New purchases followed gut impulse—when they were driving down Beverly Boulevard and spotted a pair of towering, textile-topped Matthias Vriens lamps in the window of Atelier MVM, they pulled over to snap them up that second. When they visited Minjae Kim’s debut solo show at Marta gallery earlier this year, they purchased his fiberglass-and-lacquered teak chaise longue. “I am not driven by who is the trendiest, who is the best, what’s the resale,” the client says. “I never ask those questions. If it moves me, I buy it. If I love it, I buy it. If I get a feeling, I buy it.”

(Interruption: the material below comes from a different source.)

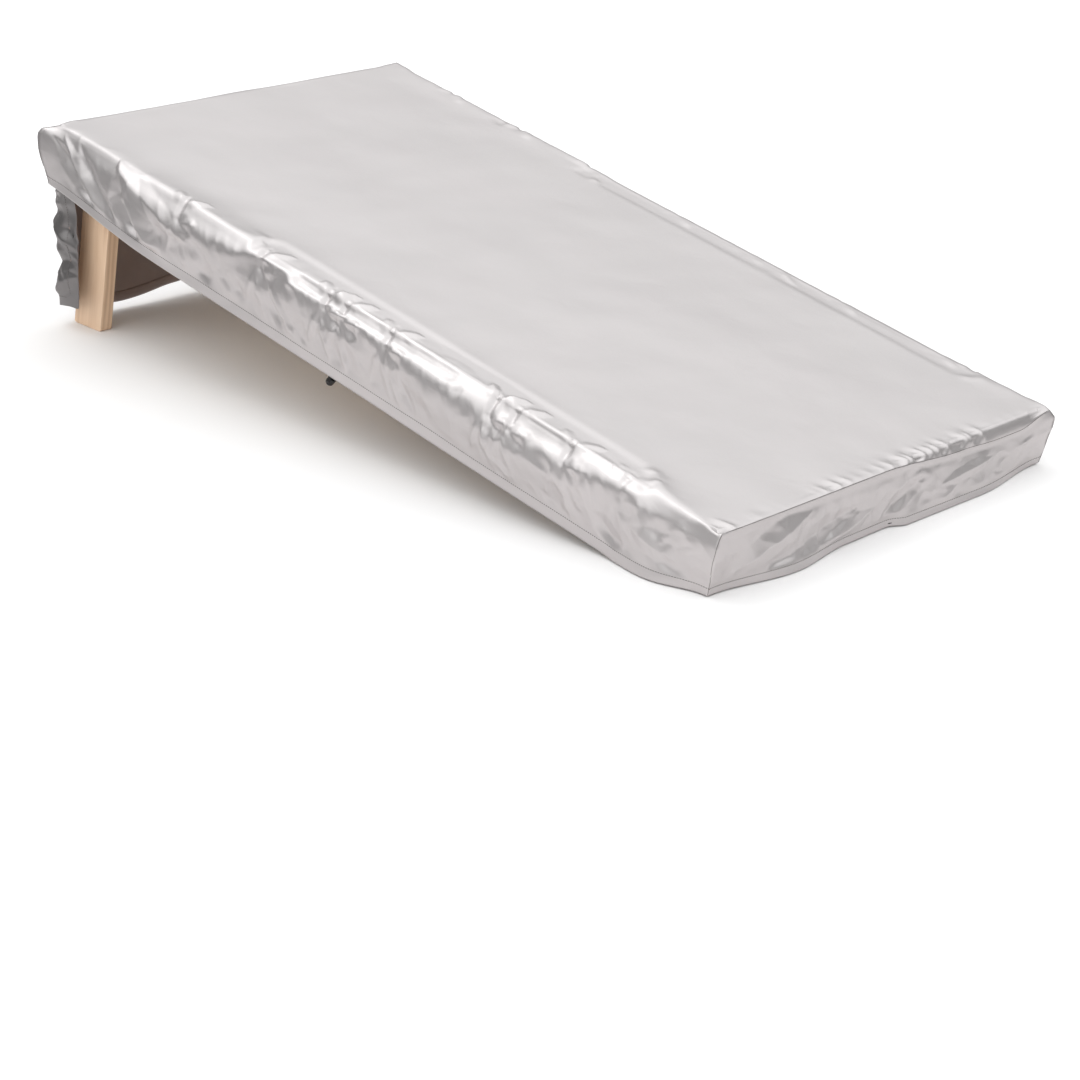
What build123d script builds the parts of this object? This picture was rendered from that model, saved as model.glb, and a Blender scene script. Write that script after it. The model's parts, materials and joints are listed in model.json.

Pieces by current design stars—a Rick Owens chair and a custom chandelier by Lindsey Adelma—mix in with tried-and-true classics that the client had collected over the years. A metal inlaid 1970s cocktail table by Jean Claude Dresse is a stunner in the library. Elsewhere, a suite of 1975 Vladamir Kagan dining chairs gathers around a table topped with the cult favorite design trophy of the early 2000s: Two shimmering Swarovski Tord Boontje chandeliers, purchased at the erstwhile design mecca, Moss. “I’ve taken those to four homes, and I told my daughter, Whether you like them or not, I’m giving them to you,” the client says with a laugh.

In the process of cataloguing his client’s vast collection, White found himself—more and more—shopping within what she already owned. That’s when they pulled out the Mackintosh chair, which was perfect for beneath the staircase. And they even came across a fabulous portrait of the client’s grandmother, who now casts a watchful gaze in the guest bedroom. That portrait mixes in with a serious collection of blue chip artwork by the likes of Lorna Simpson, Kara Walker, Vanessa Beecroft, and even Henri Matisse.

The house, these days, is filled with stories—stories of the things in it and the people who live among them. As White says, “It’s a love letter to my client—a complete reflection of her.” The client is as satisfied as she knew she would be: “There’s no room that you go into that you don’t feel at home.”